## Request
Reproduce precisely the lines between the start of the data below and the line with "STEPS_PER_SPAN = 8", both included.

## Dataset rows

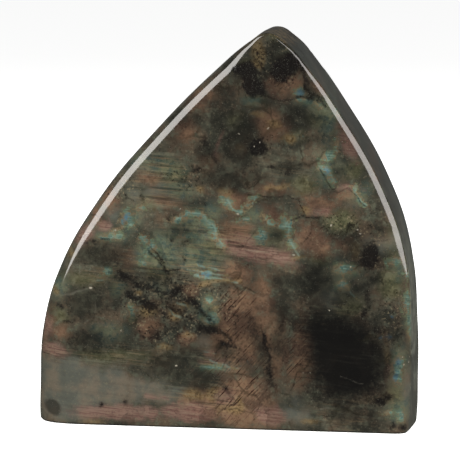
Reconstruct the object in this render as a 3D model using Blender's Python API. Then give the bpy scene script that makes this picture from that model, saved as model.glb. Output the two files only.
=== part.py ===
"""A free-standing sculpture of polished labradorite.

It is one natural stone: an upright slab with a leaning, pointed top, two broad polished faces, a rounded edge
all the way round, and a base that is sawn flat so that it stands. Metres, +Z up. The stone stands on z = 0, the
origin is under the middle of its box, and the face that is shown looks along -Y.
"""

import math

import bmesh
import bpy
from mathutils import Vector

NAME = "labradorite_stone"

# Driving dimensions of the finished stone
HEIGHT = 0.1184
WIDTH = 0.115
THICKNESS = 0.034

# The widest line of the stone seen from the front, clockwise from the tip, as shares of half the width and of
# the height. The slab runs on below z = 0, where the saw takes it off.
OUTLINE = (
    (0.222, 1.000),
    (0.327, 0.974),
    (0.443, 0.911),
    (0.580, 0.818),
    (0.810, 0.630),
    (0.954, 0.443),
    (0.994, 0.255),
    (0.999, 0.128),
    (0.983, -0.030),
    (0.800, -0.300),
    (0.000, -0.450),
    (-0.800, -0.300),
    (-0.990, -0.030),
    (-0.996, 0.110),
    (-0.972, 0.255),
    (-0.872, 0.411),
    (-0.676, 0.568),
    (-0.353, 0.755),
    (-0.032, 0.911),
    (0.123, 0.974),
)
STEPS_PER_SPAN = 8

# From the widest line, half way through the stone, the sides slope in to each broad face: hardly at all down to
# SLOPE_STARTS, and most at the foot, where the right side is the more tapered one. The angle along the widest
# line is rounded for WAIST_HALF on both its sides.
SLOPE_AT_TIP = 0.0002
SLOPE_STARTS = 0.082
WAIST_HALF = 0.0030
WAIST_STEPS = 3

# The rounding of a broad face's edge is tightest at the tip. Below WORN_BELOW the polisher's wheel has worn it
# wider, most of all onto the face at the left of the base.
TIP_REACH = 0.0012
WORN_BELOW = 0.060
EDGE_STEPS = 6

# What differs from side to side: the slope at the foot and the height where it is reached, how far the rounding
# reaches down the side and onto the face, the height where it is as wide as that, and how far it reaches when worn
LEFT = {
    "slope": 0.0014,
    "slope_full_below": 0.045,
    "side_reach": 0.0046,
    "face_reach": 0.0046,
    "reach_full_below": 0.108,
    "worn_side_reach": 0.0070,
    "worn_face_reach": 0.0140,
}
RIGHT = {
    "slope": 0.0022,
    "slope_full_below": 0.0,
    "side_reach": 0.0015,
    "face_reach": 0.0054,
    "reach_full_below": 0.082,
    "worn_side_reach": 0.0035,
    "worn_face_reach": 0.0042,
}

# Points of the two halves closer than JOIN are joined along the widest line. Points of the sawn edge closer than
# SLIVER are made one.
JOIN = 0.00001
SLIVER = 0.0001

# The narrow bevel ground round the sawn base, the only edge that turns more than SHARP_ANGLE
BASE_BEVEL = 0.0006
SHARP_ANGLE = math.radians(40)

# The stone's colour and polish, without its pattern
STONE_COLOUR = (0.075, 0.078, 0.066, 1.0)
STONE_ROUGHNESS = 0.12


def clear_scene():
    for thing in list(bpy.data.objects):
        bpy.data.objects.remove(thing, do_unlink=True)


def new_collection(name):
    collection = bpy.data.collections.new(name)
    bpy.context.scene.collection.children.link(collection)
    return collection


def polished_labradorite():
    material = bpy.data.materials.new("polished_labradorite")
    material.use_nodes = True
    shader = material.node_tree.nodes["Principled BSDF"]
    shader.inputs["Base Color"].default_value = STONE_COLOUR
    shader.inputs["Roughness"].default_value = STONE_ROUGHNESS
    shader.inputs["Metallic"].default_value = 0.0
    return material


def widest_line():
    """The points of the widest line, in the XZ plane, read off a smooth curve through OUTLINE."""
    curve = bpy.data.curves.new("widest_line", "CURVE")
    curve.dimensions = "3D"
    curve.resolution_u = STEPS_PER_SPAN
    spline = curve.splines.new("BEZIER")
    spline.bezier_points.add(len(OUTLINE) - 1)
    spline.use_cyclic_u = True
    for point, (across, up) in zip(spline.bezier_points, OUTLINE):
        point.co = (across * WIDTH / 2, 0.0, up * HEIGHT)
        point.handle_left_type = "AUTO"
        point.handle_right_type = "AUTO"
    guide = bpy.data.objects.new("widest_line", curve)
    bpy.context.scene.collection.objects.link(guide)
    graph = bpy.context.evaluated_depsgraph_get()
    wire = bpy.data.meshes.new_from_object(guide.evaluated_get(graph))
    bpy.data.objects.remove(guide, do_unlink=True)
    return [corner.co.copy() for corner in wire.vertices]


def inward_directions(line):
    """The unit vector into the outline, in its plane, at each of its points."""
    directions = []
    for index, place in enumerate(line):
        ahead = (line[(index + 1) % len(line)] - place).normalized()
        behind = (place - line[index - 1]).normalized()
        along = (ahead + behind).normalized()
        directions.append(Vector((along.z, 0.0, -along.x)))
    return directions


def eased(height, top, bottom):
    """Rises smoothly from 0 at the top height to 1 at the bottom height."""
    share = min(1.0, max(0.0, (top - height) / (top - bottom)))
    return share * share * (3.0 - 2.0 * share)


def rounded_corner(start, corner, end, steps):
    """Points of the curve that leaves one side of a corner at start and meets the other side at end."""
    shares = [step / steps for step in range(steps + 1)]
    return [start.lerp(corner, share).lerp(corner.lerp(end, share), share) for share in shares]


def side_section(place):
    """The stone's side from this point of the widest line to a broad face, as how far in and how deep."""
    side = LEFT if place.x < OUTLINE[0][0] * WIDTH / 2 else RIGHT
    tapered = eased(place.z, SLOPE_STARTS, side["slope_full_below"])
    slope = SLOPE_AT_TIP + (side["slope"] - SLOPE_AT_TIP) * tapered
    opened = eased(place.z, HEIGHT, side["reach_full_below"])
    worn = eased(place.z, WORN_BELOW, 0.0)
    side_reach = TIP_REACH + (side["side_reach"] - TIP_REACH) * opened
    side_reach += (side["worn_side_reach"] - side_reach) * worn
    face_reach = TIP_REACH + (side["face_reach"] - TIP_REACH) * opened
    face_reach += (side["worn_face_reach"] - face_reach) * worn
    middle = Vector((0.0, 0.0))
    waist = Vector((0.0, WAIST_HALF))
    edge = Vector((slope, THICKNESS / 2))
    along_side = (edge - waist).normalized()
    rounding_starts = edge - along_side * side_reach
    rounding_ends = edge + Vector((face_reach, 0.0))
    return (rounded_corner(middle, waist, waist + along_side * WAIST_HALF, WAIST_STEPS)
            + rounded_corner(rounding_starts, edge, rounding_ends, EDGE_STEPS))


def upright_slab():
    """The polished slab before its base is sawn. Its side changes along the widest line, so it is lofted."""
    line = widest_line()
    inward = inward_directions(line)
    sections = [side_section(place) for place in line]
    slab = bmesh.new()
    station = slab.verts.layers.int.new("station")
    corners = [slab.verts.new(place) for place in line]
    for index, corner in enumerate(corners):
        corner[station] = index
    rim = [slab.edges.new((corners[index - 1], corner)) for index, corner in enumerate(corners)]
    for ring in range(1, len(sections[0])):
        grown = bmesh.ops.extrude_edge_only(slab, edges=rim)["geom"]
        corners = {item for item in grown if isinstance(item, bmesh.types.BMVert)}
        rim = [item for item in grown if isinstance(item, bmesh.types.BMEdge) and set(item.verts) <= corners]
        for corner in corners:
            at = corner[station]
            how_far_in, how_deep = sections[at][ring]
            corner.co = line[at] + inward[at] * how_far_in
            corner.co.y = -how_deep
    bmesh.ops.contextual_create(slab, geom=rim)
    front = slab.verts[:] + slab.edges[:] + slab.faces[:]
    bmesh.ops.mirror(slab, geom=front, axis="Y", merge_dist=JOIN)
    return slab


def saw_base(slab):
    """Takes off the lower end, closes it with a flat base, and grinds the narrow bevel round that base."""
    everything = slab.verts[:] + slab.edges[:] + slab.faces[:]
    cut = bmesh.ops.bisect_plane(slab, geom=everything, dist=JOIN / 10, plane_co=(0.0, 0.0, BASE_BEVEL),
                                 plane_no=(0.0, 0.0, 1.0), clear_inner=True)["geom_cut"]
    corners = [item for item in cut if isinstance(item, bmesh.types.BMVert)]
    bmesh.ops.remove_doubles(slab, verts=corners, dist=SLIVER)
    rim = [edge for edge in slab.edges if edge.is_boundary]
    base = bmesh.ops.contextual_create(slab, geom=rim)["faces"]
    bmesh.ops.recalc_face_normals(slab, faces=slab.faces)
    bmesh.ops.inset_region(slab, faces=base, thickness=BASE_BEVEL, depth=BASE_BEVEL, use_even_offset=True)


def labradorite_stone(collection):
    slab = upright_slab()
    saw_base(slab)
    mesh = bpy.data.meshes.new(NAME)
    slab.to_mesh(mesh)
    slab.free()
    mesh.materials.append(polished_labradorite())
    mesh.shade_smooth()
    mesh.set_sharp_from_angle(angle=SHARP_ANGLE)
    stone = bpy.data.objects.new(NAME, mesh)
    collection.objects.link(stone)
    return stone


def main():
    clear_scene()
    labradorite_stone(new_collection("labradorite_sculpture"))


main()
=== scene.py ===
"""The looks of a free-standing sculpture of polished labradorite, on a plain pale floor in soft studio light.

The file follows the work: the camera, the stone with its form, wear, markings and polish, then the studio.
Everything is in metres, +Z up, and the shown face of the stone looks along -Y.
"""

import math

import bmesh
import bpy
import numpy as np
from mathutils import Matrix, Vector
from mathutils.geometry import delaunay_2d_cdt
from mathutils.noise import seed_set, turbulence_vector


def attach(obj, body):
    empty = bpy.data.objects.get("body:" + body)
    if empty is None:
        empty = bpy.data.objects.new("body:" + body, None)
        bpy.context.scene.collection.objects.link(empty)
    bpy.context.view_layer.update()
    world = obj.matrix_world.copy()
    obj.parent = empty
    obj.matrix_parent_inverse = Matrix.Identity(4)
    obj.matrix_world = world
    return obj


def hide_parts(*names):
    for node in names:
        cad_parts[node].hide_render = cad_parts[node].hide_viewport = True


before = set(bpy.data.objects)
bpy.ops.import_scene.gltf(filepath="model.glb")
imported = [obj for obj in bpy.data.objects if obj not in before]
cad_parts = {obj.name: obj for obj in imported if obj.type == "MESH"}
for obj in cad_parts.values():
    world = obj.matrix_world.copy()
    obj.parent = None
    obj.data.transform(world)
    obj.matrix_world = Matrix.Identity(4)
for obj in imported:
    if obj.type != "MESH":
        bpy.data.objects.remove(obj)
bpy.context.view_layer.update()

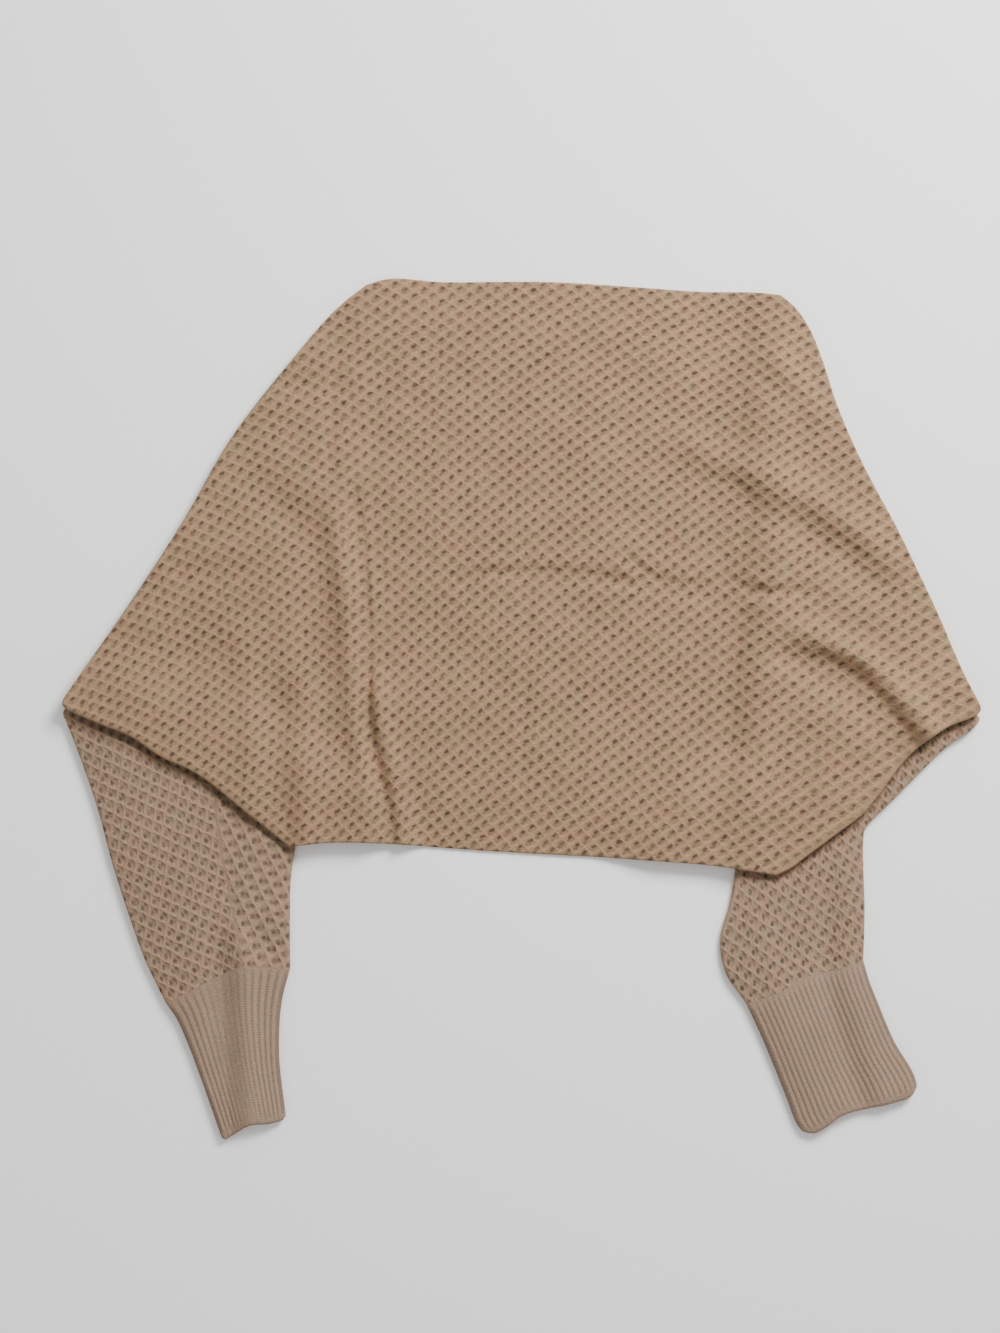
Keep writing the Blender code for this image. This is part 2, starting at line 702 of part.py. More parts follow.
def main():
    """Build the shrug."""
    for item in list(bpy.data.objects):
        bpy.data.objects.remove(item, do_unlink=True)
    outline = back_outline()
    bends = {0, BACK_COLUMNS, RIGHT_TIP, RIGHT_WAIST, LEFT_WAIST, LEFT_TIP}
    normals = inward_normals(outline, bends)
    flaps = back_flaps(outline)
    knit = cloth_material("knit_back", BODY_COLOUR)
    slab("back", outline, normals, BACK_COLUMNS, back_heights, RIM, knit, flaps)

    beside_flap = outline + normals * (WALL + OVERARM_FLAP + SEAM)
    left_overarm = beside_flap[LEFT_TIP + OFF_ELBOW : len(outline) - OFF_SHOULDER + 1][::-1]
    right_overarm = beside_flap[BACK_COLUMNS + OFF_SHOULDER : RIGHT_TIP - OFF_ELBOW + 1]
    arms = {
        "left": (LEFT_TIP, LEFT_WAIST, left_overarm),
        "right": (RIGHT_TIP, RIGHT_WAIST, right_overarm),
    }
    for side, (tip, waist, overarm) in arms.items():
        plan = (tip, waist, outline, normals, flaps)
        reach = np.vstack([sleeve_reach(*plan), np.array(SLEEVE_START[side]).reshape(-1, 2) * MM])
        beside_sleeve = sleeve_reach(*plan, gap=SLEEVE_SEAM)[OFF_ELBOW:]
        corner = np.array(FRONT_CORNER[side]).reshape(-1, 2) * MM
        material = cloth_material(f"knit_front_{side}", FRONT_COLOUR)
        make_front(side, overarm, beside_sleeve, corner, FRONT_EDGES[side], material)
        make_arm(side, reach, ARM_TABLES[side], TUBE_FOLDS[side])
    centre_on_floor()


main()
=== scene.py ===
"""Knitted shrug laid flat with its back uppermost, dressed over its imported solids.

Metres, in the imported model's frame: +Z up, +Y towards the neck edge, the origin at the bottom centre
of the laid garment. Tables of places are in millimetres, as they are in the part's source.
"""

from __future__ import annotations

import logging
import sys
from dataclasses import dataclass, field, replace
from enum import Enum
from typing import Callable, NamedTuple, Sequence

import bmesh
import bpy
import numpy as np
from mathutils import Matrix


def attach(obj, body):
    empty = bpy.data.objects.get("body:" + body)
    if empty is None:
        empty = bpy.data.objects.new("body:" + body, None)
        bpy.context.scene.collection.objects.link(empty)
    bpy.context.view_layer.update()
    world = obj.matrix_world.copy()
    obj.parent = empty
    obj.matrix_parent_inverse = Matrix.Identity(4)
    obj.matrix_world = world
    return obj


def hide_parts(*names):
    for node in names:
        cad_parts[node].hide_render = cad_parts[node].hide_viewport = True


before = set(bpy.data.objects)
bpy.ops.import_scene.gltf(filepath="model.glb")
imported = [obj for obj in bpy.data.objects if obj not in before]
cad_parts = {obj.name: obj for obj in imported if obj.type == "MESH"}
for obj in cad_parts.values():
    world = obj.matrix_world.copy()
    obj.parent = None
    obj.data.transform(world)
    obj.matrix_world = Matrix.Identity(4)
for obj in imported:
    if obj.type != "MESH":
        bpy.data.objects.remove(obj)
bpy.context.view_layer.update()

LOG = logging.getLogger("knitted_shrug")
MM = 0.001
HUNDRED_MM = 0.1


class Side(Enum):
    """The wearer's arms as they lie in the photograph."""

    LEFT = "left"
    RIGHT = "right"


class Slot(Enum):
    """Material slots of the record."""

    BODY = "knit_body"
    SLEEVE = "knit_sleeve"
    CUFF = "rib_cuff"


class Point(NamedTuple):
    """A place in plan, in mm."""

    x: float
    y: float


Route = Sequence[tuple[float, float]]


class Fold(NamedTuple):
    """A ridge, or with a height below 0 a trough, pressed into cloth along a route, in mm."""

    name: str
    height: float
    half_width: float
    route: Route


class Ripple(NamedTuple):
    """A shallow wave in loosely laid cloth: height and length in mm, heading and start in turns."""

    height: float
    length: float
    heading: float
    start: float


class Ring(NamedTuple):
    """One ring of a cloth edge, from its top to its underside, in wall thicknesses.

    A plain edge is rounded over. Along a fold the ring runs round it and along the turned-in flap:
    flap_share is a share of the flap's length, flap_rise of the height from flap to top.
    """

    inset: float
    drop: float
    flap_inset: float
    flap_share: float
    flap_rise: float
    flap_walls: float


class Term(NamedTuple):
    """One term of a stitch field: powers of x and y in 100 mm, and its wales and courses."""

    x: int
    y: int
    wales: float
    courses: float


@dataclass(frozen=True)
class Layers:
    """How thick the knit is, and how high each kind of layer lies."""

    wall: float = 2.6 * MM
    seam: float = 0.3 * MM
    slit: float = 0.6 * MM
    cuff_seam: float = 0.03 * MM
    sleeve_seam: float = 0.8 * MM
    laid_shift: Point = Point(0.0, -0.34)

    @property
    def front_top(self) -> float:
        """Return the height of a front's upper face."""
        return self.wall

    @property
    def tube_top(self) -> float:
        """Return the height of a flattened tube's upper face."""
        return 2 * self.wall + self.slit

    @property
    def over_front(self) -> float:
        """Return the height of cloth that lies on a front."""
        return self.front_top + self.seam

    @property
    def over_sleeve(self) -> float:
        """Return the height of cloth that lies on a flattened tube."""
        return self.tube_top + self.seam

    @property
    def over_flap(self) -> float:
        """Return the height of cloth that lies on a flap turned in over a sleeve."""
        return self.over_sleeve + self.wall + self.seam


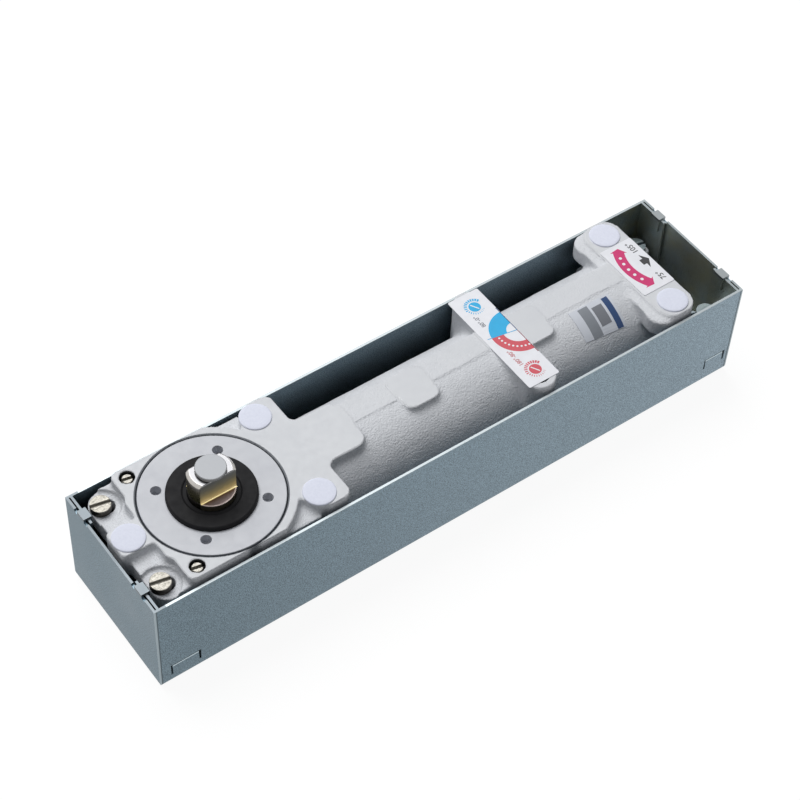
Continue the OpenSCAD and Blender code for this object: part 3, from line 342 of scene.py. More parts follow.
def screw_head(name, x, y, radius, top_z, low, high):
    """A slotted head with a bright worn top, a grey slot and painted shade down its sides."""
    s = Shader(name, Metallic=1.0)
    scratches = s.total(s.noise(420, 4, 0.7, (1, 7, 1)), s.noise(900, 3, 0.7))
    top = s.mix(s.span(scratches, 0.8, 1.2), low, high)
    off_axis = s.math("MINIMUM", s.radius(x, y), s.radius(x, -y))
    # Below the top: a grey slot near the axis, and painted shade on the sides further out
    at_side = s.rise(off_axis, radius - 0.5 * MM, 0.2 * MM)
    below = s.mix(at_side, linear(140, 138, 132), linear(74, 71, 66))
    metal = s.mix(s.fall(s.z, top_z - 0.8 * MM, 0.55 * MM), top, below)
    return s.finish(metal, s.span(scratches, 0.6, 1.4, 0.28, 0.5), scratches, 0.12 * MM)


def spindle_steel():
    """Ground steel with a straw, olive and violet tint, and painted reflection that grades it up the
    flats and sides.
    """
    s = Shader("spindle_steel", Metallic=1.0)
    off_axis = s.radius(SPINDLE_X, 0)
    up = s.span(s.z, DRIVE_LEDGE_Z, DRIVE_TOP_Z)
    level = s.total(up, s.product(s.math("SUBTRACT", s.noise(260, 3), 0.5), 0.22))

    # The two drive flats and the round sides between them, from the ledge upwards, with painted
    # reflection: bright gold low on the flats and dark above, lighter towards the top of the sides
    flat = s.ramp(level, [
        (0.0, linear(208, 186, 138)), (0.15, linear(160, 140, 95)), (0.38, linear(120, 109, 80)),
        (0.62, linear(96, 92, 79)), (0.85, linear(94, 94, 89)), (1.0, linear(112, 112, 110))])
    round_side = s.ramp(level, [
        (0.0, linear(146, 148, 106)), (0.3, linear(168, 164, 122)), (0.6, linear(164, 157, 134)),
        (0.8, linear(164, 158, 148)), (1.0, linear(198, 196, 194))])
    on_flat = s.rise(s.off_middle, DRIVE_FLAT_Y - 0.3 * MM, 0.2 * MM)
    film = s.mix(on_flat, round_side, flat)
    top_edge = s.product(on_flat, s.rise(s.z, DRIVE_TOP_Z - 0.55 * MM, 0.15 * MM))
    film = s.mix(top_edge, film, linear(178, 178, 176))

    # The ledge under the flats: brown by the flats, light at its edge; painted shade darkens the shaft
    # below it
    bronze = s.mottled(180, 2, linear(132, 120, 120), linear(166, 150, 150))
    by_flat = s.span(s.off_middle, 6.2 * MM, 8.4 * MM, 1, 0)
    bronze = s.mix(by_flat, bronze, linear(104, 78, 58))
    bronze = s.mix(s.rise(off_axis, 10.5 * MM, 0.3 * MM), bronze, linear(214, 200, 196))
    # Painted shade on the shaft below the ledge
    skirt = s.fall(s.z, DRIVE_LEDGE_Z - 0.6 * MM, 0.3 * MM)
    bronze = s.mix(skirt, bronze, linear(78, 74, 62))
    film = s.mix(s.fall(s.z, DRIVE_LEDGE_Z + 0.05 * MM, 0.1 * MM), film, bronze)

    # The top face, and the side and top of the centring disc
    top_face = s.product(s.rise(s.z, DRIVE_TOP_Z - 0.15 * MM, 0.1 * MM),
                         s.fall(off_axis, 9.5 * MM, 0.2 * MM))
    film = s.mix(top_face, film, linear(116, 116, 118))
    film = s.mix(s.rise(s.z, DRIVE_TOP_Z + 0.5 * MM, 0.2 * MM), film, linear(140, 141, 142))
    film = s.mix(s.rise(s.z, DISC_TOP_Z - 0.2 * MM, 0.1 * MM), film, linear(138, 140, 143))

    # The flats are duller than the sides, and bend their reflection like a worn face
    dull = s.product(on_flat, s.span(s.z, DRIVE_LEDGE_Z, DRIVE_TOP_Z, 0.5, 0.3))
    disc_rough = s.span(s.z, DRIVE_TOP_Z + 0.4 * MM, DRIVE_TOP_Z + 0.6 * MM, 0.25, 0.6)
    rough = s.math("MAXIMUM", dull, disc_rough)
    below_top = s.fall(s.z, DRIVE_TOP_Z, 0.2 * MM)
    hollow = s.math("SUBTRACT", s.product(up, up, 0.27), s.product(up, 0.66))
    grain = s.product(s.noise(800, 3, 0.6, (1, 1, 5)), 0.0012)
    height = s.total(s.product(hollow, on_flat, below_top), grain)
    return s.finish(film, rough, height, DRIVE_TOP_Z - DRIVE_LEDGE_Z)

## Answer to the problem
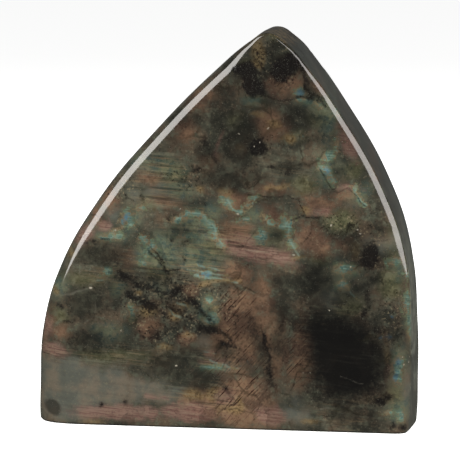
Reconstruct the object in this render as a 3D model using Blender's Python API. Then give the bpy scene script that makes this picture from that model, saved as model.glb. Output the two files only.
=== part.py ===
"""A free-standing sculpture of polished labradorite.

It is one natural stone: an upright slab with a leaning, pointed top, two broad polished faces, a rounded edge
all the way round, and a base that is sawn flat so that it stands. Metres, +Z up. The stone stands on z = 0, the
origin is under the middle of its box, and the face that is shown looks along -Y.
"""

import math

import bmesh
import bpy
from mathutils import Vector

NAME = "labradorite_stone"

# Driving dimensions of the finished stone
HEIGHT = 0.1184
WIDTH = 0.115
THICKNESS = 0.034

# The widest line of the stone seen from the front, clockwise from the tip, as shares of half the width and of
# the height. The slab runs on below z = 0, where the saw takes it off.
OUTLINE = (
    (0.222, 1.000),
    (0.327, 0.974),
    (0.443, 0.911),
    (0.580, 0.818),
    (0.810, 0.630),
    (0.954, 0.443),
    (0.994, 0.255),
    (0.999, 0.128),
    (0.983, -0.030),
    (0.800, -0.300),
    (0.000, -0.450),
    (-0.800, -0.300),
    (-0.990, -0.030),
    (-0.996, 0.110),
    (-0.972, 0.255),
    (-0.872, 0.411),
    (-0.676, 0.568),
    (-0.353, 0.755),
    (-0.032, 0.911),
    (0.123, 0.974),
)
STEPS_PER_SPAN = 8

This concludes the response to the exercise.